| Written instruction |
Show every line where "overall" occurs.

*** Given information ***

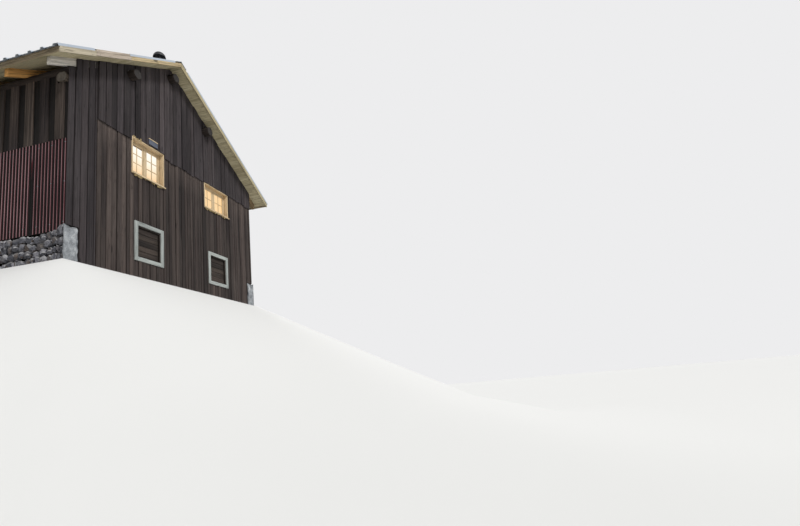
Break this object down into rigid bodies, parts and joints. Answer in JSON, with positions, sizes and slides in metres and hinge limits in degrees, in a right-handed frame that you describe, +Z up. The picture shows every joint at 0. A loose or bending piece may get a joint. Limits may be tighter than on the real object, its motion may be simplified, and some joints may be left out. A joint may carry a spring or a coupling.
{
  "type": "alpine chalet",
  "caption": "Timber alpine chalet with board-clad gables, rubble plinth, red corrugated wall sheets and a ribbed metal roof on rafters and log purlins.",
  "frame": {"origin": "centre of the overall box, on the level ground at the lowest point of the walls", "axes": "+Z up, the windowed gable faces -Y, the ridge runs along Y, the red sheeted long wall faces -X"},
  "size_m": [7.4278, 8.684, 6.4419],
  "materials": {
    "lime_render": "rough",
    "rubble_stone": "rough",
    "wall_timber": "sawn",
    "dark_log": "weathered",
    "floor_joist": "sawn",
    "floor_plank": "sawn",
    "gable_board": "weathered",
    "long_wall_board": "weathered",
    "red_sheet": "worn",
    "rafter_wood": "sawn",
    "soffit_board": "sawn",
    "batten_wood": "sawn",
    "roof_sheet": "satin",
    "ridge_metal": "satin",
    "bargeboard": "weathered",
    "fascia_board": "weathered",
    "window_timber": "oiled",
    "window_glass": "clear",
    "hatch_frame": "painted",
    "shutter_board": "weathered",
    "door_frame_wood": "weathered",
    "door_plank": "weathered",
    "plate_enamel": "dull",
    "chimney_render": "rough",
    "hood_metal": "dull"
  },
  "bodies": {
    "root": {"corner_piers": "lime_render", "left_plinth": "rubble_stone", "right_plinth": "rubble_stone", "front_wall": "wall_timber", "back_wall": "wall_timber", "left_wall": "wall_timber", "right_wall": "wall_timber", "front_gable_wall": "wall_timber", "back_gable_wall": "wall_timber", "front_tie_log": "dark_log", "back_tie_log": "dark_log", "floor_joists": "floor_joist", "upper_floor": "floor_plank", "front_boards_lower": "gable_board", "front_boards_upper": "gable_board", "back_boards_lower": "gable_board", "back_boards_upper": "gable_board", "left_boards": "long_wall_board", "left_cover_boards": "long_wall_board", "right_boards": "long_wall_board", "right_cover_boards": "long_wall_board", "red_sheets": "red_sheet", "ridge_purlin": "dark_log", "middle_purlins": "dark_log", "eave_purlins": "dark_log", "rafters_left": "rafter_wood", "rafters_right": "rafter_wood", "roof_boards_left": "soffit_board", "roof_boards_right": "soffit_board", "battens_left": "batten_wood", "battens_right": "batten_wood", "roof_metal_left": "roof_sheet", "roof_metal_right": "roof_sheet", "ridge_cap": "ridge_metal", "front_bargeboards": "bargeboard", "back_bargeboards": "bargeboard", "eave_fascias": "fascia_board", "verge_trims": "ridge_metal", "front_window_linings": "window_timber", "front_window_frames": "window_timber", "front_window_sashes": "window_timber", "front_window_glass": "window_glass", "back_window_linings": "window_timber", "back_window_frames": "window_timber", "back_window_sashes": "window_timber", "back_window_glass": "window_glass", "window_sills": "window_timber", "front_hatch_frames": "hatch_frame", "back_hatch_frames": "hatch_frame", "hatch_shutters": "shutter_board", "door_frame": "door_frame_wood", "door_leaf": "door_plank", "gable_plate": "plate_enamel", "chimney_stack": "chimney_render", "chimney_hood": "hood_metal"}
  },
  "joints": []
}
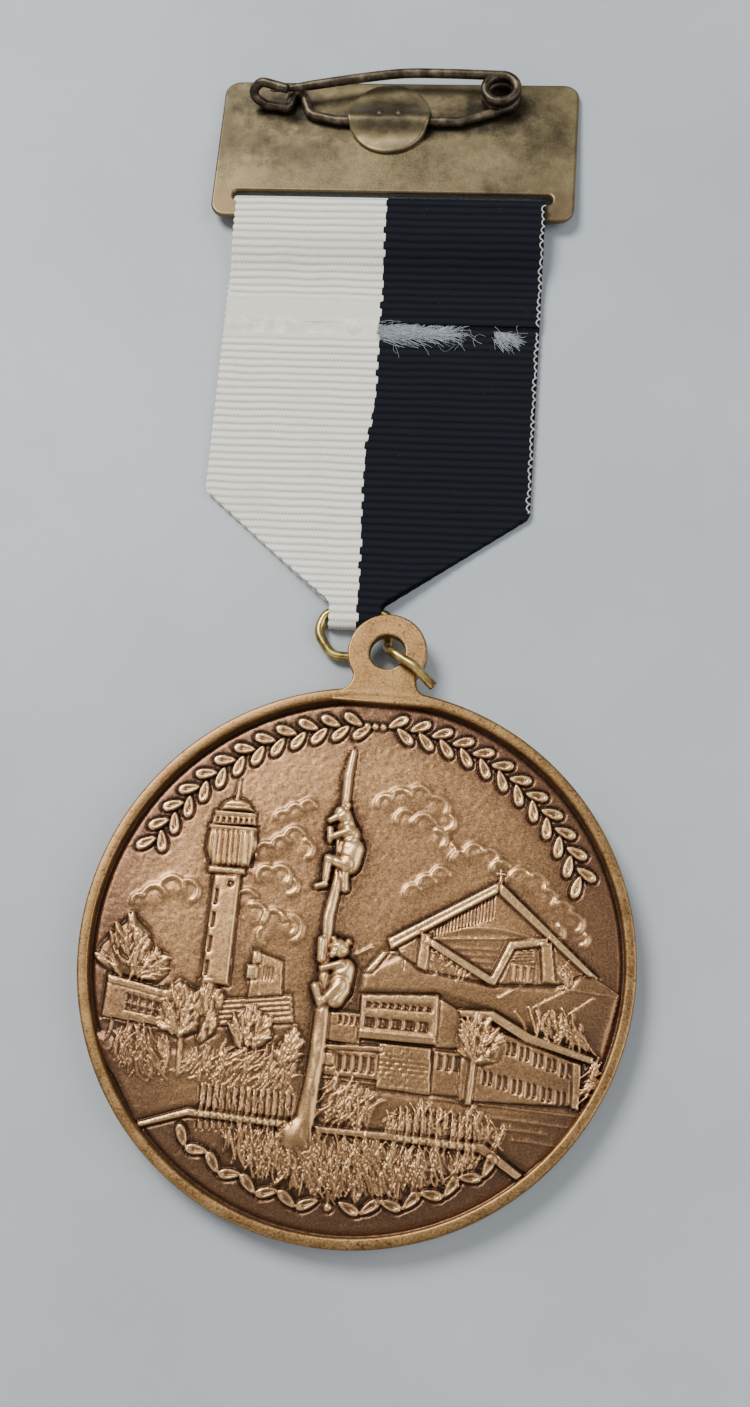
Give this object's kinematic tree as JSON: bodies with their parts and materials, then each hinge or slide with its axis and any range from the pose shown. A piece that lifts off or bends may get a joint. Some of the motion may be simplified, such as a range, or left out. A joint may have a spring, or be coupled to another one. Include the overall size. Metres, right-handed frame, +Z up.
{
  "type": "pinned ribbon medal",
  "caption": "Round struck medal with an eyelet, hung by an open jump ring from a folded two-tone ribbon looped through a slotted brooch plate with a safety pin.",
  "frame": {"origin": "centre of the bounding box in plan, on the table it lies on", "axes": "+Z up out of the struck face, +Y from the medal to the brooch plate, +X to the right seen from above"},
  "size_m": [0.06, 0.1416, 0.0051],
  "materials": {
    "medal": "struck bronze, dark in the recesses, bright on the rim",
    "jump_ring": "bright drawn brass wire",
    "ribbon_light": "ribbed white ribbon",
    "ribbon_dark": "ribbed black ribbon",
    "ribbon_bond": "dried fabric glue",
    "brooch_plate": "antique brass sheet, mottled",
    "pin_disc": "antique brass sheet, heat-stained",
    "pin_frame": "dark bronzed spring wire",
    "pin_needle": "dark bronzed spring wire"
  },
  "bodies": {
    "bar": {"brooch_plate": "brooch_plate", "pin_disc": "pin_disc", "pin_frame": "pin_frame"},
    "needle": {"pin_needle": "pin_needle"},
    "ribbon": {"ribbon_light": "ribbon_light", "ribbon_dark": "ribbon_dark", "ribbon_bond": "ribbon_bond"},
    "ring": {"jump_ring": "jump_ring"},
    "medal": {"medal": "medal"}
  },
  "joints": [
    {"name": "needle_open", "type": "hinge", "parent": "bar", "child": "needle", "pos_m": [0.01006, 0.06822, 0.00308], "axis": [0, -0.0622, -0.9981], "range_deg": [0, 60]},
    {"name": "ribbon_flap", "type": "hinge", "parent": "bar", "child": "ribbon", "pos_m": [0, 0.0513, 0.0016], "axis": [-1, 0, 0], "range_deg": [0, 55]},
    {"name": "ring_swing", "type": "hinge", "parent": "ribbon", "child": "ring", "pos_m": [0, -0.00125, 0.00095], "axis": [-1, 0, 0], "range_deg": [0, 40]},
    {"name": "medal_swing", "type": "hinge", "parent": "ring", "child": "medal", "pos_m": [0.0012, -0.00657, 0.003], "axis": [0, 0, 1], "range_deg": [-20, 20]}
  ]
}
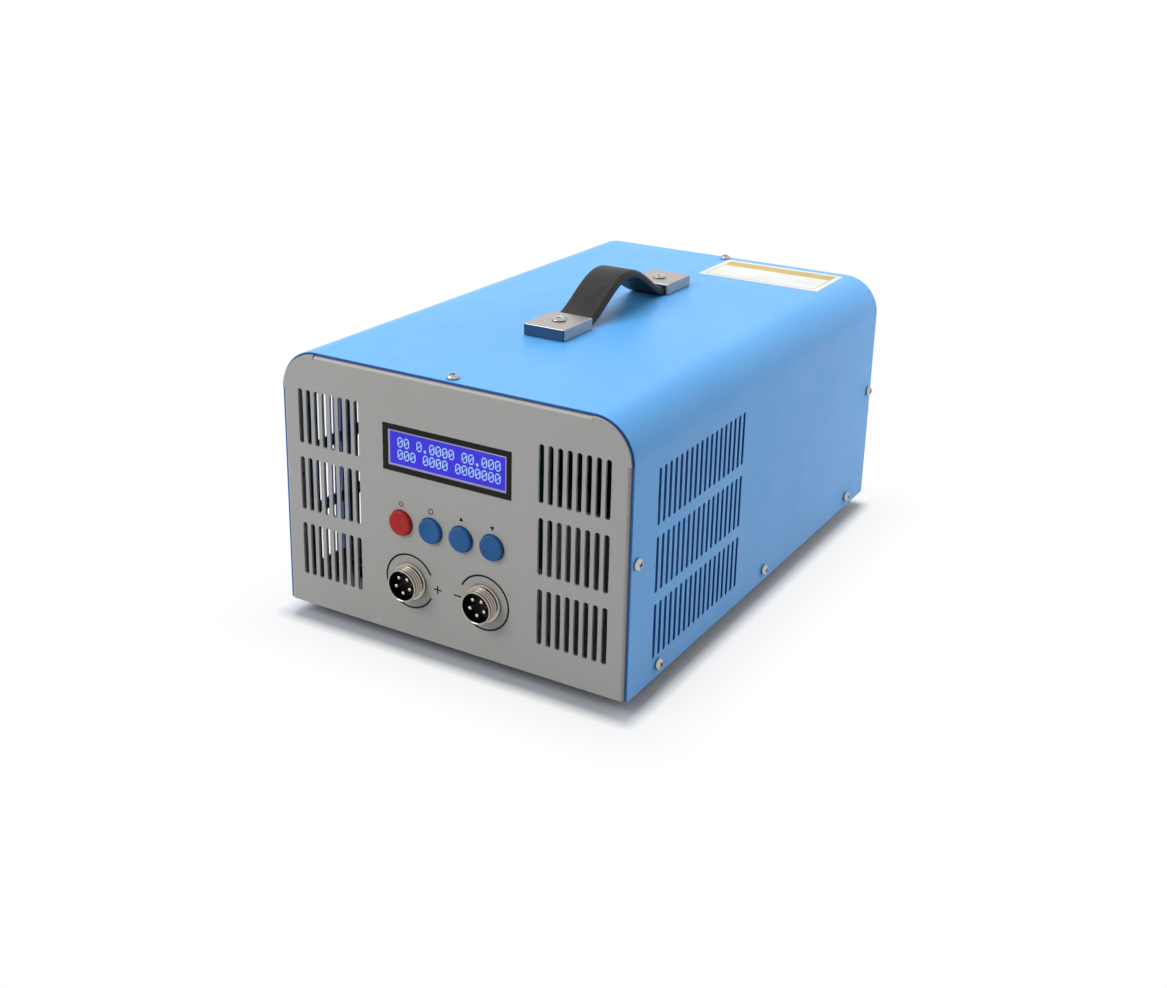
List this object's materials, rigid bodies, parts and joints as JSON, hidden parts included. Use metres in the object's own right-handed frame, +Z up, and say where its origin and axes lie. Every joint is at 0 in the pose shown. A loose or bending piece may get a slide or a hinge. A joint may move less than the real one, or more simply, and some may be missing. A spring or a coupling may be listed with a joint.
{
  "type": "battery capacity tester",
  "caption": "Bench instrument in a vented folded steel case with a display, push buttons, round output sockets, a fan-cooled power stage and a carrying strap.",
  "frame": {"origin": "middle of the box, on the surface that the four feet stand on", "axes": "+X to the right seen from the front, +Y from the front panel to the rear panel along the longest side, +Z up"},
  "size_m": [0.1946, 0.3038, 0.1595],
  "materials": {
    "blue_paint": "satin",
    "grey_panel": "satin",
    "zinc_sheet": "satin",
    "bright_steel": "polished",
    "satin_nickel": "satin",
    "black_rubber": "matte",
    "strap_rubber": "satin",
    "black_metal": "satin",
    "black_plastic": "matte",
    "blue_display": "gloss",
    "green_board": "satin",
    "red_cap": "gloss",
    "blue_cap": "gloss",
    "plain_aluminium": "satin",
    "red_lead": "satin",
    "black_lead": "satin",
    "brown_lead": "satin",
    "blue_lead": "satin",
    "grey_ribbon": "matte"
  },
  "bodies": {
    "case": {"cover": "blue_paint", "front_panel": "grey_panel", "rear_panel": "grey_panel", "base_tray": "zinc_sheet", "foot_front_left": "black_rubber", "foot_front_right": "black_rubber", "foot_rear_left": "black_rubber", "foot_rear_right": "black_rubber", "side_screw_left_front": "bright_steel", "side_screw_left_floor_front": "bright_steel", "side_screw_left_floor_middle": "bright_steel", "side_screw_left_floor_rear": "bright_steel", "side_screw_left_rear": "bright_steel", "side_screw_right_front": "bright_steel", "side_screw_right_floor_front": "bright_steel", "side_screw_right_floor_middle": "bright_steel", "side_screw_right_floor_rear": "bright_steel", "side_screw_right_rear": "bright_steel", "top_screw_front": "bright_steel", "top_screw_rear": "bright_steel", "handle_cap_front": "satin_nickel", "handle_cap_rear": "satin_nickel", "handle_screw_front": "bright_steel", "handle_screw_rear": "bright_steel", "handle_strap": "strap_rubber", "display_frame": "black_metal", "display_glass": "blue_display", "display_board": "green_board", "control_board": "green_board", "socket_shell_left": "satin_nickel", "socket_shell_right": "satin_nickel", "socket_insert_left": "black_plastic", "socket_insert_right": "black_plastic", "socket_nut_left": "bright_steel", "socket_nut_right": "bright_steel", "heatsink": "plain_aluminium", "load_board": "green_board", "power_supply": "zinc_sheet", "fan_frame": "black_plastic", "fan_screw_upper_left": "bright_steel", "fan_screw_upper_right": "bright_steel", "fan_screw_lower_left": "bright_steel", "fan_screw_lower_right": "bright_steel", "power_inlet": "black_plastic", "switch_body": "black_plastic", "data_port": "bright_steel", "positive_lead": "red_lead", "negative_lead": "black_lead", "live_lead": "brown_lead", "neutral_lead": "blue_lead", "signal_ribbon": "grey_ribbon"},
    "start_button": {"start_button": "red_cap"},
    "set_button": {"set_button": "blue_cap"},
    "up_button": {"up_button": "blue_cap"},
    "down_button": {"down_button": "blue_cap"},
    "fan_rotor": {"fan_rotor": "black_plastic"},
    "switch_rocker": {"switch_rocker": "red_cap"}
  },
  "joints": [
    {"name": "start_button_press", "type": "slide", "parent": "case", "child": "start_button", "axis": [0, 1, 0], "range_m": [0, 0.0005], "stiffness_N_per_m": 1500},
    {"name": "set_button_press", "type": "slide", "parent": "case", "child": "set_button", "axis": [0, 1, 0], "range_m": [0, 0.0005], "stiffness_N_per_m": 1500},
    {"name": "up_button_press", "type": "slide", "parent": "case", "child": "up_button", "axis": [0, 1, 0], "range_m": [0, 0.0005], "stiffness_N_per_m": 1500},
    {"name": "down_button_press", "type": "slide", "parent": "case", "child": "down_button", "axis": [0, 1, 0], "range_m": [0, 0.0005], "stiffness_N_per_m": 1500},
    {"name": "fan_spin", "type": "hinge", "parent": "case", "child": "fan_rotor", "pos_m": [-0.046, 0.132, 0.064], "axis": [0, 1, 0], "continuous": true},
    {"name": "rocker_tip", "type": "hinge", "parent": "case", "child": "switch_rocker", "pos_m": [0.05, 0.1498, 0.074], "axis": [1, 0, 0], "range_deg": [-18, 0]}
  ]
}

***

| Written answer |
  "frame": {"origin": "centre of the overall box, on the level ground at the lowest point of the walls", "axes": "+Z up, the windowed gable faces -Y, the ridge runs along Y, the red sheeted long wall faces -X"},
Give this object's kinematic tree as JSON: bodies with their parts and materials, then each hinge or slide with its axis and any range from the pose shown. A piece that lifts off or bends may get a joint. Some of the motion may be simplified, such as a range, or left out. A joint may have a spring, or be coupled to another one. Include the overall size. Metres, right-handed frame, +Z up.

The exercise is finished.